Bonjour je m’appelle Jean – Guillaume Cabanne. Je suis musicien, DJ, et producteur.

– Peux-tu nous parler de ton parcours musical ?

J’ai commencé à faire de la musique très tôt, à 9 ans. Je suis guitariste de formation, puis j’ai fait des études de Jazz, mais je suis également professeur d’harmonie et de solfège.

Au début des années 90, j’ai découvert la techno, quand cette musique a commencé à arriver en France. J’ai commencé par des featurings avec des musiciens électroniques, à la guitare, puis petit à petit je me suis mis à produire mes propres sons sur mes premiers labels. 

– En regardant ta discographie, on note que tu aimes travailler à plusieurs. Qu’est-ce que ces collaborations t’apportent ?

Ces collaborations viennent naturellement du fait que je suis musicien et que, pour moi, la musique est quelque chose qui se partage. On aime tous travailler tout seuls chez nous, mais parfois on s’ennuie donc ça permet de partager et de rencontrer.

Puis quand tu as la chance de travailler avec des artistes qui t’inspirent, comme lorsque j’ai rencontré Ark, et que tu peux faire des collaborations avec eux, c’est juste génial.

– Peux-tu nous présenter tes collaborateurs et tes alias ?

Copacabannark c’est le projet qu’on a fondé avec Ark il y a environ 10 ans qui nous a fait signer sur Perlon. C’est mon projet principal, en ce qui concerne mes collaborations.Après, il y a Ultrakurt avec mon meilleur ami David Gluck qui sort également des disques sur mon label Minibar.
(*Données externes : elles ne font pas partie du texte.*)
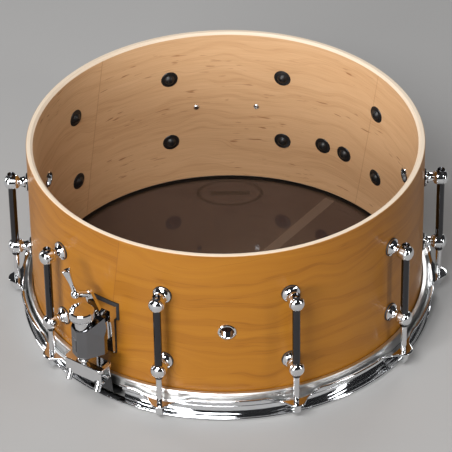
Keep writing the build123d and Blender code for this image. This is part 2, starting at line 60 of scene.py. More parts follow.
# ---------------------------------------------------------------- places, in metres from the frame's origin

SHELL_LOW, SHELL_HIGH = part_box("shell")
SHELL_R = SHELL_HIGH.x
SHELL_BOTTOM = SHELL_LOW.z
SHELL_TOP = SHELL_HIGH.z
EDGE_CUT = 0.0022           # height of a bearing edge's cut
LUG_COUNT = 10
LUG_STEP = 2 * math.pi / LUG_COUNT
LUG_AZIMUTHS = [LUG_STEP * (i + 0.5) for i in range(LUG_COUNT)]
SNARE_AZIMUTH = math.radians(-36)       # the strainer's azimuth; the butt plate is opposite
MM = 0.001


def middle(node):
    """The middle of a CAD node's box."""
    low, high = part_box(node)
    return (low + high) / 2


def out_of(azimuth):
    """The direction out of the drum at an azimuth, which runs from the front towards +X."""
    return Vector((math.sin(azimuth), -math.cos(azimuth), 0))


def round_of(azimuth):
    """The direction round the drum at an azimuth."""
    return Vector((math.cos(azimuth), math.sin(azimuth), 0))


# ---------------------------------------------------------------- camera

CAMERA_ELEVATION = math.radians(36.12)
CAMERA_TURN = math.radians(0.46)
CAMERA_ROLL = math.radians(0.92)
CAMERA_DISTANCE = 2.9112
CAMERA_AIM = Vector((-0.00079, 0, SHELL_TOP - 0.09675))
LENS = 257.94               # millimetres, on a sensor 36 mm wide


def make_camera():
    """A long lens, 36 degrees above the front, aimed at the drum's axis and rolled slightly."""
    back = Vector((0, -math.cos(CAMERA_ELEVATION), math.sin(CAMERA_ELEVATION)))
    right = Vector((1, 0, 0))
    up = back.cross(right)
    spin = Matrix.Rotation(CAMERA_TURN, 4, "Z")
    tilted_right = right * math.cos(CAMERA_ROLL) - up * math.sin(CAMERA_ROLL)
    tilted_up = up * math.cos(CAMERA_ROLL) + right * math.sin(CAMERA_ROLL)
    axes = Matrix((tilted_right, tilted_up, back)).transposed().to_4x4()
    data = bpy.data.cameras.new("camera")
    data.sensor_width = 36.0
    data.lens = LENS
    data.clip_end = 20.0
    camera = bpy.data.objects.new("camera", data)
    bpy.context.scene.collection.objects.link(camera)
    camera.matrix_world = spin @ Matrix.Translation(CAMERA_AIM + back * CAMERA_DISTANCE) @ axes
    bpy.context.scene.camera = camera


# ---------------------------------------------------------------- floor and light

# Each lamp's name, place, aim, width and height in metres, and watts
LAMPS = [
    ("key", (-1.5, -2.4, 0.75), (0, 0, 0.08), (1.3, 0.8), 56),
    ("high", (-0.45, -1.3, 1.6), (0, 0.1, 0.1), (1.1, 0.8), 34),
    ("strip_right", (1.5, -0.9, 0.55), (0, 0, 0.1), (0.16, 1.3), 7),
    ("strip_left", (-1.5, 0.5, 0.6), (0, 0, 0.1), (0.2, 1.3), 7),
    ("back", (0.9, 2.3, 1.2), (0, 0, 0.1), (1.2, 0.8), 26),
]
FLOOR_GAP = 0.0005          # the floor lies this far under the drum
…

Ce projet est aussi très important pour moi, sinon j’ai travaillé vraiment avec beaucoup de monde : Daniel Bell, Thomas Brinkmann, Narodniki.

En quoi consistait Narodniki ?

Narodniki est un projet dont les gens ne savent pas beaucoup de choses, car il est un peu mort dans l’œuf. Le but premier était de créer un collectif de musiciens qui travaillent ensemble sur de multiples projets. Que ce soit Zip et moi, Ricardo et Zip ou Dandy Jack et Ricardo, c’était un projet qui réunissait un bon nombre d’artistes des débuts de Perlon sous un seul nom d’équipe.

Avec le temps, le projet s’est transformé, car on avait tous l’habitude de se retrouver au festival Mutek à Montréal et on s’est dit : « Allez! On est tous là donc va faire une improvisation de groupe et on va appeler ça Narodniki. »

De là, on s’est retrouvé à 8 artistes sur scène. Les ordinateurs n’étaient même pas synchronisés on n’avait jamais essayé de jouer ensemble. Il y avait Akufen, Ricardo, Daniel Bell, Richie Hawtin, Zip, Luciano, Dandy Jack, et moi même, c’était en 2003.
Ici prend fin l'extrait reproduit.